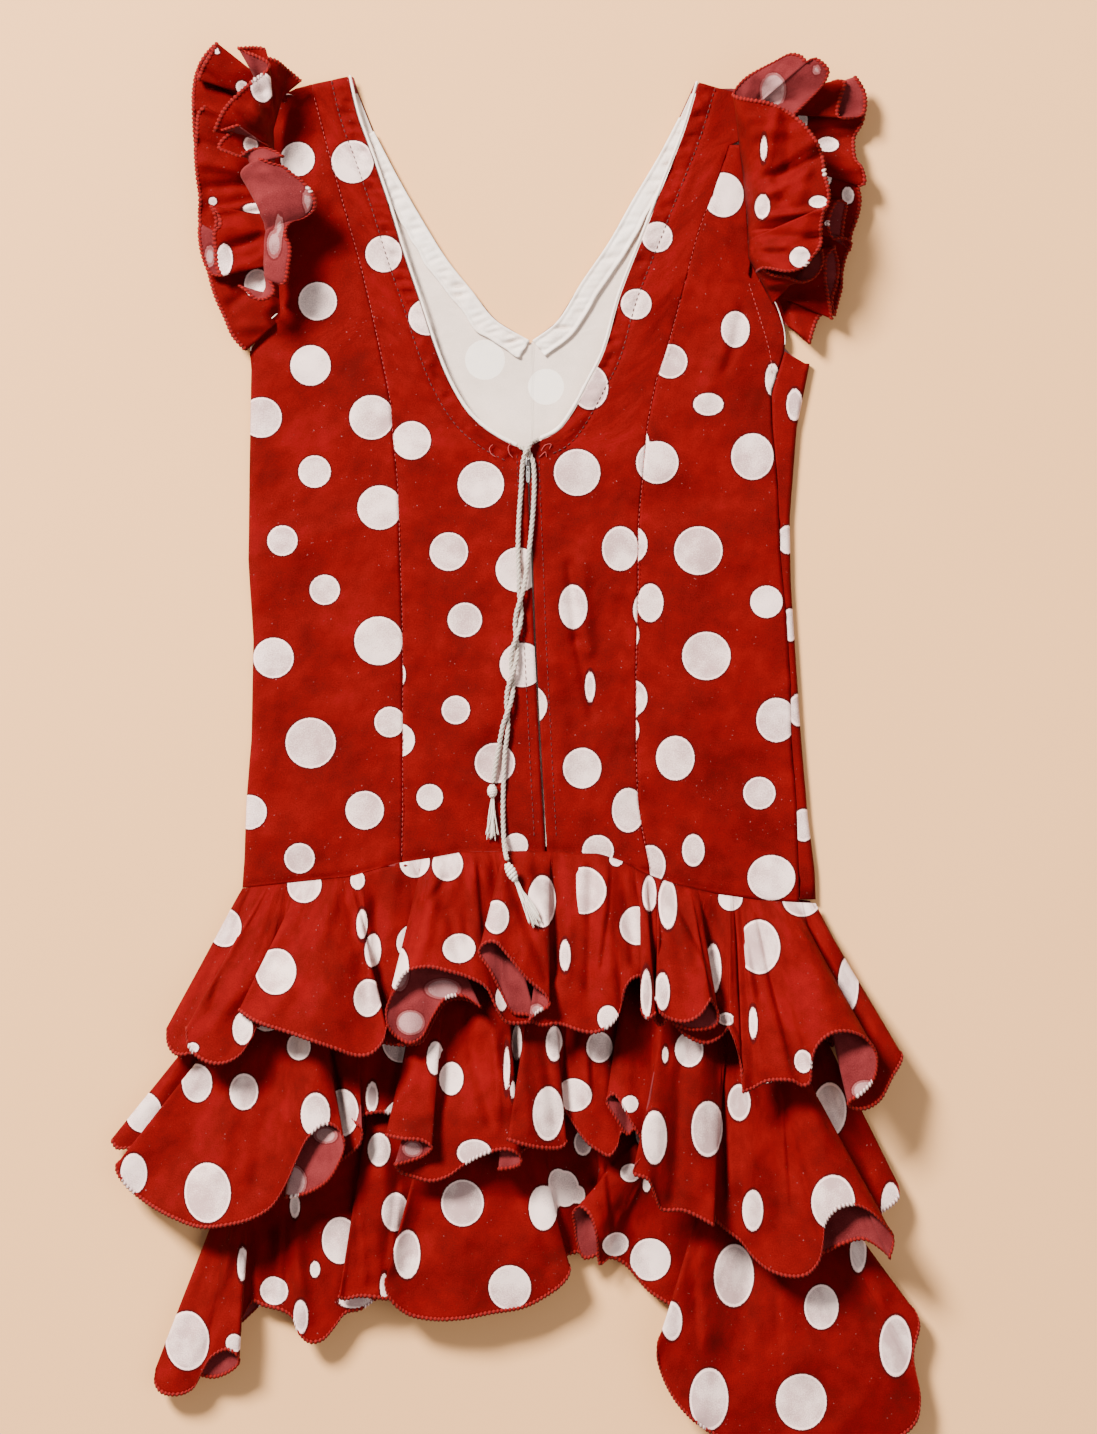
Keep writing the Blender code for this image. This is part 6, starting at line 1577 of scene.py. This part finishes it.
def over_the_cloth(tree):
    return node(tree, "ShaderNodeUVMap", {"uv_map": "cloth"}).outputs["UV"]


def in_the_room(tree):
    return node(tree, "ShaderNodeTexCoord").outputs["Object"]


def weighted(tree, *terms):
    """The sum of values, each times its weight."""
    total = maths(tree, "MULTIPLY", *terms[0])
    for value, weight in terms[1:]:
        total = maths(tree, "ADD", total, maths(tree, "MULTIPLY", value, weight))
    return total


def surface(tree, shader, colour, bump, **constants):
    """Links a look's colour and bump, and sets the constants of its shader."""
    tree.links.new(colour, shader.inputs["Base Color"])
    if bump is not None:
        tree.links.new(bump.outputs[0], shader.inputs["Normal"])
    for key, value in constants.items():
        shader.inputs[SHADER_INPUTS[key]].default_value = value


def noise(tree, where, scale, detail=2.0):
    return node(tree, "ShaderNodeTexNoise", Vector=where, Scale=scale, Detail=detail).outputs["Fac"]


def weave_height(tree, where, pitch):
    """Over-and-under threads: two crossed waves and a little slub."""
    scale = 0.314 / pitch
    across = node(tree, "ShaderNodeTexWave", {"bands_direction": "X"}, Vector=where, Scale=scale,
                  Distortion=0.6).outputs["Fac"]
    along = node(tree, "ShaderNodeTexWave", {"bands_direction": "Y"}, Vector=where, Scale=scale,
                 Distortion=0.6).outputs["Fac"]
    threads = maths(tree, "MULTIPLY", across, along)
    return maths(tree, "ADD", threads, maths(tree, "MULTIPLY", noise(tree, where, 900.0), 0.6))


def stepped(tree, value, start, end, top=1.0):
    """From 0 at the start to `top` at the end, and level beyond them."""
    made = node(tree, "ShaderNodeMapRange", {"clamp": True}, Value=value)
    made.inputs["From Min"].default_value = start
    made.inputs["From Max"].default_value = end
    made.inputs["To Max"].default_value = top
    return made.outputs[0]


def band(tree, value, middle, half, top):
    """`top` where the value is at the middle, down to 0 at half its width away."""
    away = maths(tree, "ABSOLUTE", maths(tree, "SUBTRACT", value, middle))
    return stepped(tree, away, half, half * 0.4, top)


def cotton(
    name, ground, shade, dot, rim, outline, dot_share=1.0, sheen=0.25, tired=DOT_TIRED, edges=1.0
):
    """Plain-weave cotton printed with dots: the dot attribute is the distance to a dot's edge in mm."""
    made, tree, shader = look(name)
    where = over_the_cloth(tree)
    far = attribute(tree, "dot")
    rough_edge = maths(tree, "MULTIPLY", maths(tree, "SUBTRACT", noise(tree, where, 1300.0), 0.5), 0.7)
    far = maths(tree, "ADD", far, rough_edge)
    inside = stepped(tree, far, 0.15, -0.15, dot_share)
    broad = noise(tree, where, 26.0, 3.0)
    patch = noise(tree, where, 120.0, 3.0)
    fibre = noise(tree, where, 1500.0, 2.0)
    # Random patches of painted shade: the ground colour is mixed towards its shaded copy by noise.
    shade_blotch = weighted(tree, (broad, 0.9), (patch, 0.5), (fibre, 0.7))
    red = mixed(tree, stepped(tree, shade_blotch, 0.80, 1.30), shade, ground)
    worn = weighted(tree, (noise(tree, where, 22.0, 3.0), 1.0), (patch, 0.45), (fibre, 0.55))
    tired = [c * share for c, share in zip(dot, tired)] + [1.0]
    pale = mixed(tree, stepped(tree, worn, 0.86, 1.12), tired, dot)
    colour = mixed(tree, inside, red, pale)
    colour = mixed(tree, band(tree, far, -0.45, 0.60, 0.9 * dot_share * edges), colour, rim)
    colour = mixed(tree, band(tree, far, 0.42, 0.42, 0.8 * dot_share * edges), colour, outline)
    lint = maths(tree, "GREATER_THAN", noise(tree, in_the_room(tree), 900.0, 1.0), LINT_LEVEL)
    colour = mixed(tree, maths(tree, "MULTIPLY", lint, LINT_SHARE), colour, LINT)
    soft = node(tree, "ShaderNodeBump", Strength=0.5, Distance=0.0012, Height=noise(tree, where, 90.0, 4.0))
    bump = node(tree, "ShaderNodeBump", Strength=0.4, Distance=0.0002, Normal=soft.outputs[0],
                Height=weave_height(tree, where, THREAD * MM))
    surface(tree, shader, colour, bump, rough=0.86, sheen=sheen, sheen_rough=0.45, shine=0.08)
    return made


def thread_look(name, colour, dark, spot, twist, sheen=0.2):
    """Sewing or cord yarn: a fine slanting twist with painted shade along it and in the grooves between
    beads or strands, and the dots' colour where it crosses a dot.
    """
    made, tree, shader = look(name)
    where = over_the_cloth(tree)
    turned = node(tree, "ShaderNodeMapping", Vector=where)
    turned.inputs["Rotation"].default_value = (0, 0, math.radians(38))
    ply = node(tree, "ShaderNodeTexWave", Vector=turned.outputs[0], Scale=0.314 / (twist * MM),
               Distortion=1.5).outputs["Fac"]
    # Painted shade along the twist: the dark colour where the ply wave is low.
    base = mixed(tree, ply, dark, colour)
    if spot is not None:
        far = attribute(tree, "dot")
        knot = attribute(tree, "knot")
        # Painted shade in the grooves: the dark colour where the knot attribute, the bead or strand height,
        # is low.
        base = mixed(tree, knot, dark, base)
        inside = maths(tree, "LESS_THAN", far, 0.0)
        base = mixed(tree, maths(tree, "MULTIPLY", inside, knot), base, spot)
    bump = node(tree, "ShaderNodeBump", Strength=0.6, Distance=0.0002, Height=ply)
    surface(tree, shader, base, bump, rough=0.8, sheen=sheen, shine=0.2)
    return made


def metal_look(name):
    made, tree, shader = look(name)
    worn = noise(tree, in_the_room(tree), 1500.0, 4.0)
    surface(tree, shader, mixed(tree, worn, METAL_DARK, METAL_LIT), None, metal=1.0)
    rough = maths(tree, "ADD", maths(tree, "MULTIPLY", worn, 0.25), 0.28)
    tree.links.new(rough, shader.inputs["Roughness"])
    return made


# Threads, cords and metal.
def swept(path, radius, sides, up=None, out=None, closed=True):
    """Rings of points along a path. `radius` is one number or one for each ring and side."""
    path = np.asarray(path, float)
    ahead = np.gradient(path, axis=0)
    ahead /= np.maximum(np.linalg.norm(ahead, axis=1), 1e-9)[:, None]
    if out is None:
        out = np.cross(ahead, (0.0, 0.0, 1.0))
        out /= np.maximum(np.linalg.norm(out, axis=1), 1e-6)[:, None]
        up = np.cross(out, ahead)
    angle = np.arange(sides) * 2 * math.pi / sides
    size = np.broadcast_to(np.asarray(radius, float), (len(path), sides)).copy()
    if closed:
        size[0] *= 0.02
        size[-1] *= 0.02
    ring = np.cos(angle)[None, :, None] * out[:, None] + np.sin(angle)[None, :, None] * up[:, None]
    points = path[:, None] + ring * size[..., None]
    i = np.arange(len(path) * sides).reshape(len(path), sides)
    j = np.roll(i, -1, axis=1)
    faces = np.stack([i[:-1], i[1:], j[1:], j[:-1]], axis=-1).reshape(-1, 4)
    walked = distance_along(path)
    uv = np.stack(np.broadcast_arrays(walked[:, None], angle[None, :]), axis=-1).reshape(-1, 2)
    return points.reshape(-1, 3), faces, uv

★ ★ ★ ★

▸ **PROBLEM TO SOLVE**
Copy every line exactly. Leave nothing out.

▸ **ANSWER TO THE TASK**
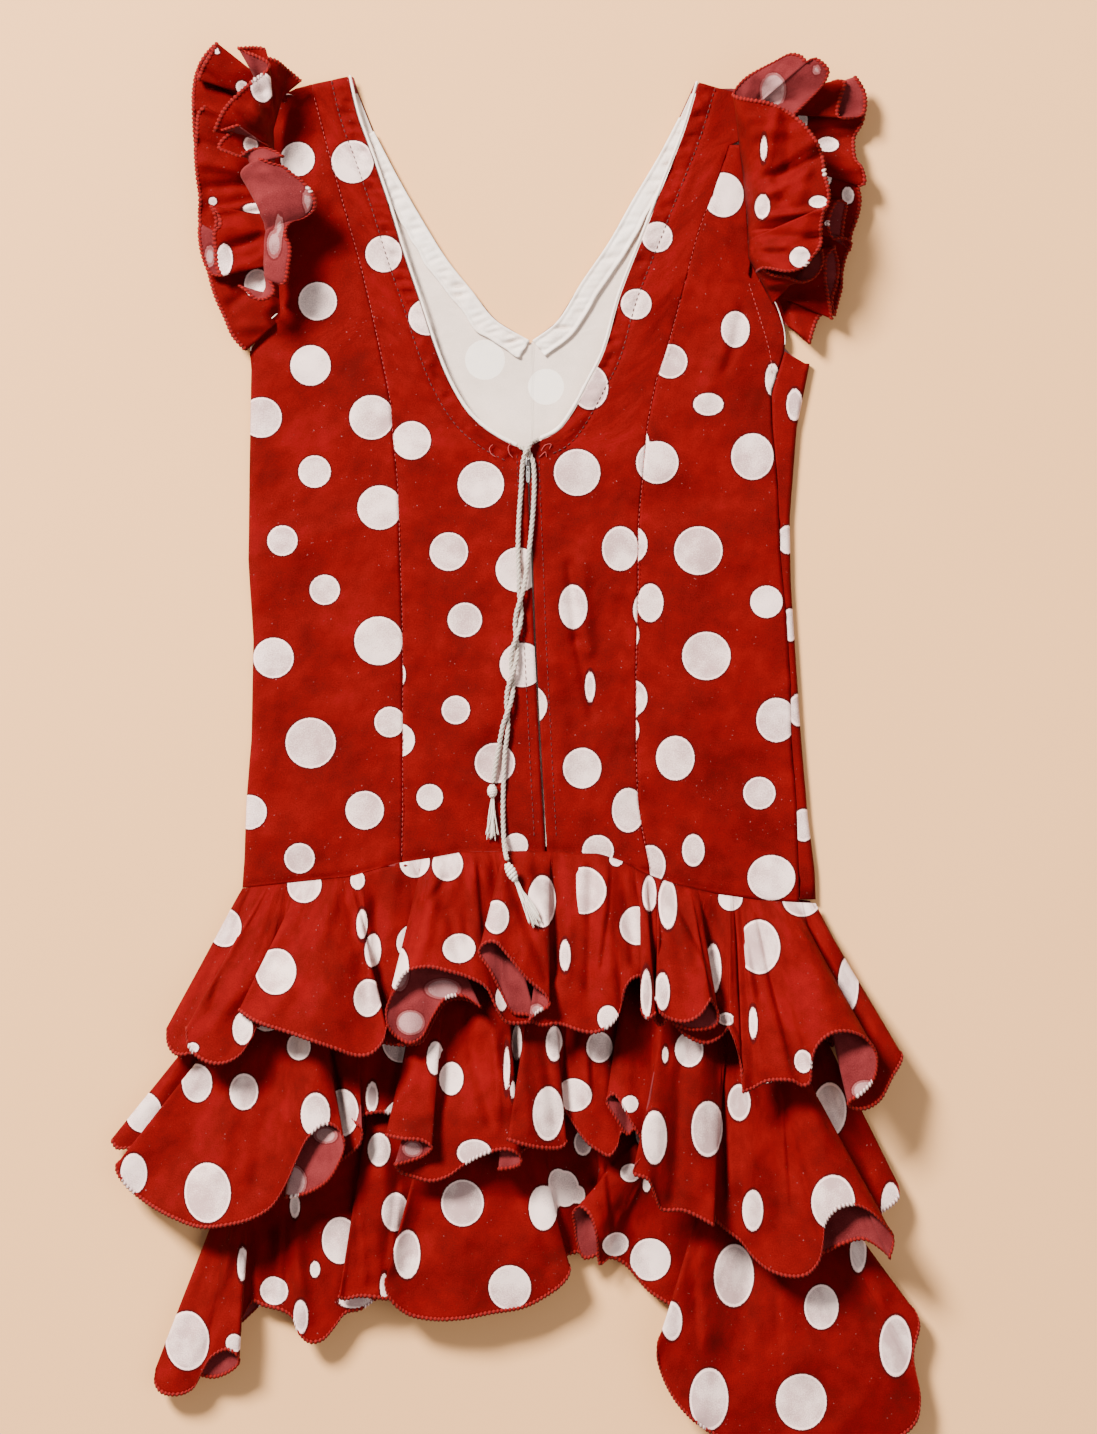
Keep writing the Blender code for this image. This is part 6, starting at line 1577 of scene.py. This part finishes it.
def over_the_cloth(tree):
    return node(tree, "ShaderNodeUVMap", {"uv_map": "cloth"}).outputs["UV"]


def in_the_room(tree):
    return node(tree, "ShaderNodeTexCoord").outputs["Object"]


def weighted(tree, *terms):
    """The sum of values, each times its weight."""
    total = maths(tree, "MULTIPLY", *terms[0])
    for value, weight in terms[1:]:
        total = maths(tree, "ADD", total, maths(tree, "MULTIPLY", value, weight))
    return total


def surface(tree, shader, colour, bump, **constants):
    """Links a look's colour and bump, and sets the constants of its shader."""
    tree.links.new(colour, shader.inputs["Base Color"])
    if bump is not None:
        tree.links.new(bump.outputs[0], shader.inputs["Normal"])
    for key, value in constants.items():
        shader.inputs[SHADER_INPUTS[key]].default_value = value


def noise(tree, where, scale, detail=2.0):
    return node(tree, "ShaderNodeTexNoise", Vector=where, Scale=scale, Detail=detail).outputs["Fac"]


def weave_height(tree, where, pitch):
    """Over-and-under threads: two crossed waves and a little slub."""
    scale = 0.314 / pitch
    across = node(tree, "ShaderNodeTexWave", {"bands_direction": "X"}, Vector=where, Scale=scale,
                  Distortion=0.6).outputs["Fac"]
    along = node(tree, "ShaderNodeTexWave", {"bands_direction": "Y"}, Vector=where, Scale=scale,
                 Distortion=0.6).outputs["Fac"]
    threads = maths(tree, "MULTIPLY", across, along)
    return maths(tree, "ADD", threads, maths(tree, "MULTIPLY", noise(tree, where, 900.0), 0.6))


def stepped(tree, value, start, end, top=1.0):
    """From 0 at the start to `top` at the end, and level beyond them."""
    made = node(tree, "ShaderNodeMapRange", {"clamp": True}, Value=value)
    made.inputs["From Min"].default_value = start
    made.inputs["From Max"].default_value = end
    made.inputs["To Max"].default_value = top
    return made.outputs[0]


def band(tree, value, middle, half, top):
    """`top` where the value is at the middle, down to 0 at half its width away."""
    away = maths(tree, "ABSOLUTE", maths(tree, "SUBTRACT", value, middle))
    return stepped(tree, away, half, half * 0.4, top)


def cotton(
    name, ground, shade, dot, rim, outline, dot_share=1.0, sheen=0.25, tired=DOT_TIRED, edges=1.0
):
    """Plain-weave cotton printed with dots: the dot attribute is the distance to a dot's edge in mm."""
    made, tree, shader = look(name)
    where = over_the_cloth(tree)
    far = attribute(tree, "dot")
    rough_edge = maths(tree, "MULTIPLY", maths(tree, "SUBTRACT", noise(tree, where, 1300.0), 0.5), 0.7)
    far = maths(tree, "ADD", far, rough_edge)
    inside = stepped(tree, far, 0.15, -0.15, dot_share)
    broad = noise(tree, where, 26.0, 3.0)
    patch = noise(tree, where, 120.0, 3.0)
    fibre = noise(tree, where, 1500.0, 2.0)
    # Random patches of painted shade: the ground colour is mixed towards its shaded copy by noise.
    shade_blotch = weighted(tree, (broad, 0.9), (patch, 0.5), (fibre, 0.7))
    red = mixed(tree, stepped(tree, shade_blotch, 0.80, 1.30), shade, ground)
    worn = weighted(tree, (noise(tree, where, 22.0, 3.0), 1.0), (patch, 0.45), (fibre, 0.55))
    tired = [c * share for c, share in zip(dot, tired)] + [1.0]
    pale = mixed(tree, stepped(tree, worn, 0.86, 1.12), tired, dot)
    colour = mixed(tree, inside, red, pale)
    colour = mixed(tree, band(tree, far, -0.45, 0.60, 0.9 * dot_share * edges), colour, rim)
    colour = mixed(tree, band(tree, far, 0.42, 0.42, 0.8 * dot_share * edges), colour, outline)
    lint = maths(tree, "GREATER_THAN", noise(tree, in_the_room(tree), 900.0, 1.0), LINT_LEVEL)
    colour = mixed(tree, maths(tree, "MULTIPLY", lint, LINT_SHARE), colour, LINT)
    soft = node(tree, "ShaderNodeBump", Strength=0.5, Distance=0.0012, Height=noise(tree, where, 90.0, 4.0))
    bump = node(tree, "ShaderNodeBump", Strength=0.4, Distance=0.0002, Normal=soft.outputs[0],
                Height=weave_height(tree, where, THREAD * MM))
    surface(tree, shader, colour, bump, rough=0.86, sheen=sheen, sheen_rough=0.45, shine=0.08)
    return made


def thread_look(name, colour, dark, spot, twist, sheen=0.2):
    """Sewing or cord yarn: a fine slanting twist with painted shade along it and in the grooves between
    beads or strands, and the dots' colour where it crosses a dot.
    """
    made, tree, shader = look(name)
    where = over_the_cloth(tree)
    turned = node(tree, "ShaderNodeMapping", Vector=where)
    turned.inputs["Rotation"].default_value = (0, 0, math.radians(38))
    ply = node(tree, "ShaderNodeTexWave", Vector=turned.outputs[0], Scale=0.314 / (twist * MM),
               Distortion=1.5).outputs["Fac"]
    # Painted shade along the twist: the dark colour where the ply wave is low.
    base = mixed(tree, ply, dark, colour)
    if spot is not None:
        far = attribute(tree, "dot")
        knot = attribute(tree, "knot")
        # Painted shade in the grooves: the dark colour where the knot attribute, the bead or strand height,
        # is low.
        base = mixed(tree, knot, dark, base)
        inside = maths(tree, "LESS_THAN", far, 0.0)
        base = mixed(tree, maths(tree, "MULTIPLY", inside, knot), base, spot)
    bump = node(tree, "ShaderNodeBump", Strength=0.6, Distance=0.0002, Height=ply)
    surface(tree, shader, base, bump, rough=0.8, sheen=sheen, shine=0.2)
    return made


def metal_look(name):
    made, tree, shader = look(name)
    worn = noise(tree, in_the_room(tree), 1500.0, 4.0)
    surface(tree, shader, mixed(tree, worn, METAL_DARK, METAL_LIT), None, metal=1.0)
    rough = maths(tree, "ADD", maths(tree, "MULTIPLY", worn, 0.25), 0.28)
    tree.links.new(rough, shader.inputs["Roughness"])
    return made


# Threads, cords and metal.
def swept(path, radius, sides, up=None, out=None, closed=True):
    """Rings of points along a path. `radius` is one number or one for each ring and side."""
    path = np.asarray(path, float)
    ahead = np.gradient(path, axis=0)
    ahead /= np.maximum(np.linalg.norm(ahead, axis=1), 1e-9)[:, None]
    if out is None:
        out = np.cross(ahead, (0.0, 0.0, 1.0))
        out /= np.maximum(np.linalg.norm(out, axis=1), 1e-6)[:, None]
        up = np.cross(out, ahead)
    angle = np.arange(sides) * 2 * math.pi / sides
    size = np.broadcast_to(np.asarray(radius, float), (len(path), sides)).copy()
    if closed:
        size[0] *= 0.02
        size[-1] *= 0.02
    ring = np.cos(angle)[None, :, None] * out[:, None] + np.sin(angle)[None, :, None] * up[:, None]
    points = path[:, None] + ring * size[..., None]
    i = np.arange(len(path) * sides).reshape(len(path), sides)
    j = np.roll(i, -1, axis=1)
    faces = np.stack([i[:-1], i[1:], j[1:], j[:-1]], axis=-1).reshape(-1, 4)
    walked = distance_along(path)
    uv = np.stack(np.broadcast_arrays(walked[:, None], angle[None, :]), axis=-1).reshape(-1, 2)
    return points.reshape(-1, 3), faces, uv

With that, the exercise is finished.